Rare chance to view one of world's largest sky-scanning digital cameras

Astrophysicists will explain dark energy experiment and answer questions. 

From noon to 1:30 p.m. Wednesday, Nov. 17, 2010, media may view at Fermilab a new instrument for discovering the fate of the universe and the characteristics of dark energy. Media also may interview researchers who will use this Dark Energy Camera, a souped-up, giant digital camera, to carry out the largest galaxy survey in the world. 
The 4 meter Blanco telescope. The green circle marks the location of the prime focus cage where DECam will be mounted. Credit: CTIO/AURA/NSF.
Astrophysicists are assembling and testing the camera at Fermilab using a new state-of-the-art facility specially built for this purpose. In the next few months, they will ship the camera to Chile for installation on the 4-meter Blanco telescope at Cerro Tololo. During five years of operation, the camera will create deep, color images of one-tenth of the sky and measure 300 million galaxies as they were when the universe was only a few billion years old. 

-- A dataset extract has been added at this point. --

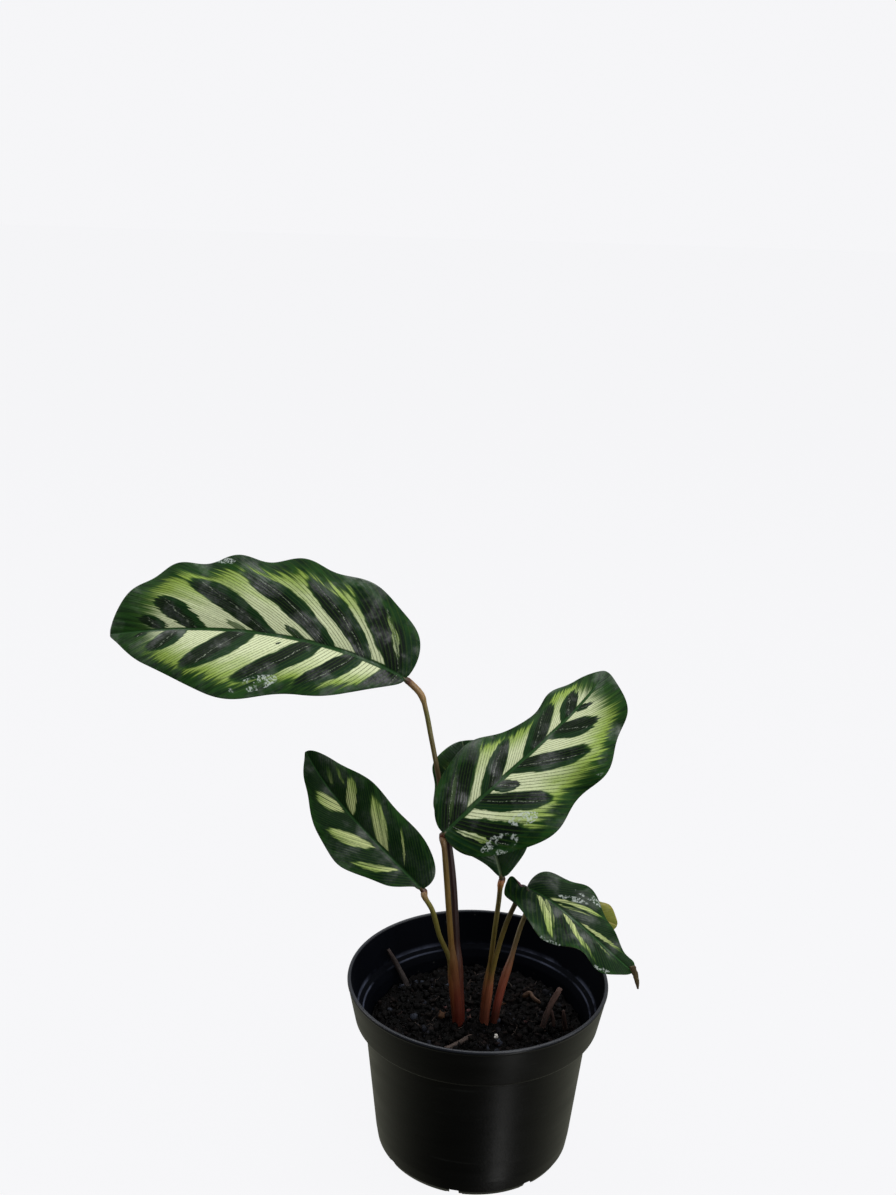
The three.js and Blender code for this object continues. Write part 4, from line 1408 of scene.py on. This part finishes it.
@dataclass(frozen=True)
class SoilFinish:
    """The bed's finish: damp near-black peat, darkened further as painted shade inside the pot, with grains
    and a little blue-grey grit that also stands for a painted wet sheen.
    """

    peat: Colour = srgb(3, 3, 3)
    light_peat: Colour = srgb(8, 6, 6)
    grit: Colour = srgb(52, 54, 62)
    gloss: float = 0.07

    def material(self) -> bpy.types.Material:
        """Builds the material."""
        material, wire, shader = new_material("damp potting soil")
        place = wire.place()
        cloud = place.noise(160.0, 4.0)
        grain = place.noise(900.0)
        colour = cloud.step(0.36, 0.66).mix(self.peat, self.light_peat)
        # Blue-grey specks: grit, with a painted wet sheen.
        colour = (place.cells(520.0).fall(0.1, 0.26) * 0.4).mix(colour, self.grit)
        wire.fill(shader, Base_Color=colour, Roughness=grain.span(0.55, 0.9), Specular_IOR_Level=self.gloss,
                  Normal=wire.bump(grain, 0.8, mm(0.5), wire.bump(cloud, 0.6, mm(1.2))))
        return material


@dataclass(frozen=True)
class TonedFinish:
    """The finish of scattered pieces, which takes each one's colour from its tone."""

    name: str
    stops: tuple[tuple[float, Colour], ...]
    smoothest: float
    shadow: Colour = srgb(6, 5, 5)
    gloss: float = 0.09

    def material(self) -> bpy.types.Material:
        """Builds the material."""
        material, wire, shader = new_material(self.name)
        tone = wire.output(wire.add("ShaderNodeAttribute", attribute_name="tone"), "Fac")
        grain = wire.place().noise(1100.0)
        colour = (grain.step(0.45, 0.7) * 0.5).mix(tone.ramp(self.stops), self.shadow)
        wire.fill(shader, Base_Color=colour, Roughness=grain.span(self.smoothest, 0.9),
                  Specular_IOR_Level=self.gloss, Normal=wire.bump(grain, 0.7, mm(0.4)))
        return material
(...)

A tour of the Dark Energy Camera assembly area at the Department of Energy's Fermi National Accelerator Laboratory in Batavia, Illinois, will allow media to view the 570-megapixel camera mounted on a two-story, rotating ring that mimics the top-end of the Blanco telescope. Media also may see the prototype camera disassembled in a clean room. 

Media wishing to attend should e-mail Tona Kunz at tkunz@fnal.gov by Nov. 10 to ensure there is adequate space available on the tours of the camera assembly area. 

During a 40-minute news briefing preceding the tour, scientists will explain the experiment and then answer media questions. 

Dark Energy Survey Director, Fermilab physicist, and University of Chicago professor Josh Frieman will explain how the experiment will address questions about dark energy and why the expansion of the universe is speeding up. 

Dark Energy Camera Project Manager and Fermilab physicist Brenna Flaugher will detail the construction of the nearly 4-ton camera, which is being built with the help of researchers in the U.S., U.K., Spain, Brazil and Germany. Private institutions also fabricated parts and provided expertise worth about $6.4 million, including $5.2 million from institutions in the United States. 

Dark Energy Survey Deputy Director and University of Chicago professor Rich Kron will detail the process for taking photos in Chile and distributing the images to researchers and the public. 

Fermilab Center for Particle Astrophysics Director and University of Chicago professor Craig Hogan will explain how the experiment fits in with the astrophysics program at Fermilab and in the U.S. as a whole.